Data section
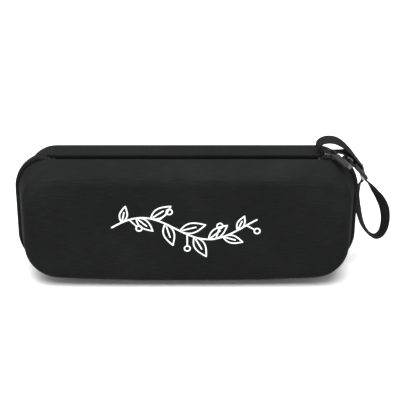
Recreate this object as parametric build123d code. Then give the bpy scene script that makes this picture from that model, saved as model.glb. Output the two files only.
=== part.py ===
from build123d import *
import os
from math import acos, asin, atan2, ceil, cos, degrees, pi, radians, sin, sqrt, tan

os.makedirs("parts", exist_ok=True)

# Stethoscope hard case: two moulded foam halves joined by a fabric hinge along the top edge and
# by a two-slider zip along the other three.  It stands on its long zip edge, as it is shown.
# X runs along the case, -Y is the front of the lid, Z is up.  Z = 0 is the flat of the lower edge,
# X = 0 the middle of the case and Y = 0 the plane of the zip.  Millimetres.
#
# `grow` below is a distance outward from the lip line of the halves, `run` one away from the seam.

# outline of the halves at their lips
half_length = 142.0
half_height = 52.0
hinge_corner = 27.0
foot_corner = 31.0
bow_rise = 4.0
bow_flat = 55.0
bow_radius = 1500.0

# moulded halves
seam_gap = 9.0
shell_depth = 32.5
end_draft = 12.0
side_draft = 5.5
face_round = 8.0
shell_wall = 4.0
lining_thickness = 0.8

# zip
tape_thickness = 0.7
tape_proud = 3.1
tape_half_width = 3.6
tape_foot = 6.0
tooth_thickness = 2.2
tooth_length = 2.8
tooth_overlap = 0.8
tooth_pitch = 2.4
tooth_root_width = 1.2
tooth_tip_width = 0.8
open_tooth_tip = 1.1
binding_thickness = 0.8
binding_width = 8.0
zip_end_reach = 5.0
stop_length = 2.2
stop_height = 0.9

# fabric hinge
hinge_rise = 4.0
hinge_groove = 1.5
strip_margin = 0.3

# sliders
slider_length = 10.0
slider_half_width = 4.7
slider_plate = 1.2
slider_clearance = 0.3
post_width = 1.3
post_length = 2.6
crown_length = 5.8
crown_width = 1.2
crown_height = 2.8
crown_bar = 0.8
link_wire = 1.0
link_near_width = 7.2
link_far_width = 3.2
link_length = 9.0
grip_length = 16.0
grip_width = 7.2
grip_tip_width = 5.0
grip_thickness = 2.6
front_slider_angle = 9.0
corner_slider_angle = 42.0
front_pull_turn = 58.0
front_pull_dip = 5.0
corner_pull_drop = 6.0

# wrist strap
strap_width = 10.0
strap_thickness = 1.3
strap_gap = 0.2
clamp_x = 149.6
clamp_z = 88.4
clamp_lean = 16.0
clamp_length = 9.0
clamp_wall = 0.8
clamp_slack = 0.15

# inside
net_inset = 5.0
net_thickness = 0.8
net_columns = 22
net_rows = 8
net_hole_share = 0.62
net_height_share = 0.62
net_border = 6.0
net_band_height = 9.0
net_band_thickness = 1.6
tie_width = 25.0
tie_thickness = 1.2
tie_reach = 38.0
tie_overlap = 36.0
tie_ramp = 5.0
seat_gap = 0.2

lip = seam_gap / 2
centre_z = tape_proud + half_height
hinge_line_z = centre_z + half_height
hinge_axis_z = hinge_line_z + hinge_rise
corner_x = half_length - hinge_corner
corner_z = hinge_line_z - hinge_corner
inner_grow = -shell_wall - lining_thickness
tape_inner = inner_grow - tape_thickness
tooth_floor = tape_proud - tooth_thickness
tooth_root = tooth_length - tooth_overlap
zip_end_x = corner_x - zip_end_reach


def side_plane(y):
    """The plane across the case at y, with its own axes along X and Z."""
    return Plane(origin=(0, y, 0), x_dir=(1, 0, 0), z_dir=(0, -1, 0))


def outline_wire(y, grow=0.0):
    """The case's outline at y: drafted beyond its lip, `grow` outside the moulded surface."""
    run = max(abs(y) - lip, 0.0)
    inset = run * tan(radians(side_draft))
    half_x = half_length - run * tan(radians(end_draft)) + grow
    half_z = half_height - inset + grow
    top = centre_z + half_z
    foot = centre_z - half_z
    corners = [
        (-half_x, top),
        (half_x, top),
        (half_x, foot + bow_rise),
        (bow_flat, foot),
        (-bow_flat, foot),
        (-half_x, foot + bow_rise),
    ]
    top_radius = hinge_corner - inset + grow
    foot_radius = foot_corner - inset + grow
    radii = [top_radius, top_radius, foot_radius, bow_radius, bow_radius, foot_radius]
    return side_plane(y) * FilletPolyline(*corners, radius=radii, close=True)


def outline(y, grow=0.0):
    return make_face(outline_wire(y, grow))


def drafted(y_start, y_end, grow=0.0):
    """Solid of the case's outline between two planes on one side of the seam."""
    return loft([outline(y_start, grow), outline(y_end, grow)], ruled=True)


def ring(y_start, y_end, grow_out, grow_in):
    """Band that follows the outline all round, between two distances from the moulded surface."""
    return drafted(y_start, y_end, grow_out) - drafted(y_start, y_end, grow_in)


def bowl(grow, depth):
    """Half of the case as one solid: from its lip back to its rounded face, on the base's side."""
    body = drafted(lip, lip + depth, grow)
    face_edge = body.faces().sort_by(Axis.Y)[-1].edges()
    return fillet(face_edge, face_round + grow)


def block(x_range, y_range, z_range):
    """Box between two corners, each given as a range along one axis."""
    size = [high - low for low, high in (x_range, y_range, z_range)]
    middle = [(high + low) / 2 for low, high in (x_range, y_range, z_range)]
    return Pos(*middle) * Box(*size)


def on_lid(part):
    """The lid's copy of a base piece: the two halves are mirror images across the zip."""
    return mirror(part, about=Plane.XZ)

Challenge
Extract the full listing and reproduce each line exactly.

Final result
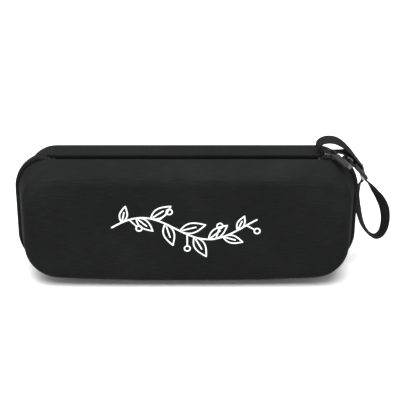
Recreate this object as parametric build123d code. Then give the bpy scene script that makes this picture from that model, saved as model.glb. Output the two files only.
=== part.py ===
from build123d import *
import os
from math import acos, asin, atan2, ceil, cos, degrees, pi, radians, sin, sqrt, tan

os.makedirs("parts", exist_ok=True)

# Stethoscope hard case: two moulded foam halves joined by a fabric hinge along the top edge and
# by a two-slider zip along the other three.  It stands on its long zip edge, as it is shown.
# X runs along the case, -Y is the front of the lid, Z is up.  Z = 0 is the flat of the lower edge,
# X = 0 the middle of the case and Y = 0 the plane of the zip.  Millimetres.
#
# `grow` below is a distance outward from the lip line of the halves, `run` one away from the seam.

# outline of the halves at their lips
half_length = 142.0
half_height = 52.0
hinge_corner = 27.0
foot_corner = 31.0
bow_rise = 4.0
bow_flat = 55.0
bow_radius = 1500.0

# moulded halves
seam_gap = 9.0
shell_depth = 32.5
end_draft = 12.0
side_draft = 5.5
face_round = 8.0
shell_wall = 4.0
lining_thickness = 0.8

# zip
tape_thickness = 0.7
tape_proud = 3.1
tape_half_width = 3.6
tape_foot = 6.0
tooth_thickness = 2.2
tooth_length = 2.8
tooth_overlap = 0.8
tooth_pitch = 2.4
tooth_root_width = 1.2
tooth_tip_width = 0.8
open_tooth_tip = 1.1
binding_thickness = 0.8
binding_width = 8.0
zip_end_reach = 5.0
stop_length = 2.2
stop_height = 0.9

# fabric hinge
hinge_rise = 4.0
hinge_groove = 1.5
strip_margin = 0.3

# sliders
slider_length = 10.0
slider_half_width = 4.7
slider_plate = 1.2
slider_clearance = 0.3
post_width = 1.3
post_length = 2.6
crown_length = 5.8
crown_width = 1.2
crown_height = 2.8
crown_bar = 0.8
link_wire = 1.0
link_near_width = 7.2
link_far_width = 3.2
link_length = 9.0
grip_length = 16.0
grip_width = 7.2
grip_tip_width = 5.0
grip_thickness = 2.6
front_slider_angle = 9.0
corner_slider_angle = 42.0
front_pull_turn = 58.0
front_pull_dip = 5.0
corner_pull_drop = 6.0

# wrist strap
strap_width = 10.0
strap_thickness = 1.3
strap_gap = 0.2
clamp_x = 149.6
clamp_z = 88.4
clamp_lean = 16.0
clamp_length = 9.0
clamp_wall = 0.8
clamp_slack = 0.15

# inside
net_inset = 5.0
net_thickness = 0.8
net_columns = 22
net_rows = 8
net_hole_share = 0.62
net_height_share = 0.62
net_border = 6.0
net_band_height = 9.0
net_band_thickness = 1.6
tie_width = 25.0
tie_thickness = 1.2
tie_reach = 38.0
tie_overlap = 36.0
tie_ramp = 5.0
seat_gap = 0.2

lip = seam_gap / 2
centre_z = tape_proud + half_height
hinge_line_z = centre_z + half_height
hinge_axis_z = hinge_line_z + hinge_rise
corner_x = half_length - hinge_corner
corner_z = hinge_line_z - hinge_corner
inner_grow = -shell_wall - lining_thickness
tape_inner = inner_grow - tape_thickness
tooth_floor = tape_proud - tooth_thickness
tooth_root = tooth_length - tooth_overlap
zip_end_x = corner_x - zip_end_reach


def side_plane(y):
    """The plane across the case at y, with its own axes along X and Z."""
    return Plane(origin=(0, y, 0), x_dir=(1, 0, 0), z_dir=(0, -1, 0))


def outline_wire(y, grow=0.0):
    """The case's outline at y: drafted beyond its lip, `grow` outside the moulded surface."""
    run = max(abs(y) - lip, 0.0)
    inset = run * tan(radians(side_draft))
    half_x = half_length - run * tan(radians(end_draft)) + grow
    half_z = half_height - inset + grow
    top = centre_z + half_z
    foot = centre_z - half_z
    corners = [
        (-half_x, top),
        (half_x, top),
        (half_x, foot + bow_rise),
        (bow_flat, foot),
        (-bow_flat, foot),
        (-half_x, foot + bow_rise),
    ]
    top_radius = hinge_corner - inset + grow
    foot_radius = foot_corner - inset + grow
    radii = [top_radius, top_radius, foot_radius, bow_radius, bow_radius, foot_radius]
    return side_plane(y) * FilletPolyline(*corners, radius=radii, close=True)


def outline(y, grow=0.0):
    return make_face(outline_wire(y, grow))


def drafted(y_start, y_end, grow=0.0):
    """Solid of the case's outline between two planes on one side of the seam."""
    return loft([outline(y_start, grow), outline(y_end, grow)], ruled=True)


def ring(y_start, y_end, grow_out, grow_in):
    """Band that follows the outline all round, between two distances from the moulded surface."""
    return drafted(y_start, y_end, grow_out) - drafted(y_start, y_end, grow_in)


def bowl(grow, depth):
    """Half of the case as one solid: from its lip back to its rounded face, on the base's side."""
    body = drafted(lip, lip + depth, grow)
    face_edge = body.faces().sort_by(Axis.Y)[-1].edges()
    return fillet(face_edge, face_round + grow)


def block(x_range, y_range, z_range):
    """Box between two corners, each given as a range along one axis."""
    size = [high - low for low, high in (x_range, y_range, z_range)]
    middle = [(high + low) / 2 for low, high in (x_range, y_range, z_range)]
    return Pos(*middle) * Box(*size)


def on_lid(part):
    """The lid's copy of a base piece: the two halves are mirror images across the zip."""
    return mirror(part, about=Plane.XZ)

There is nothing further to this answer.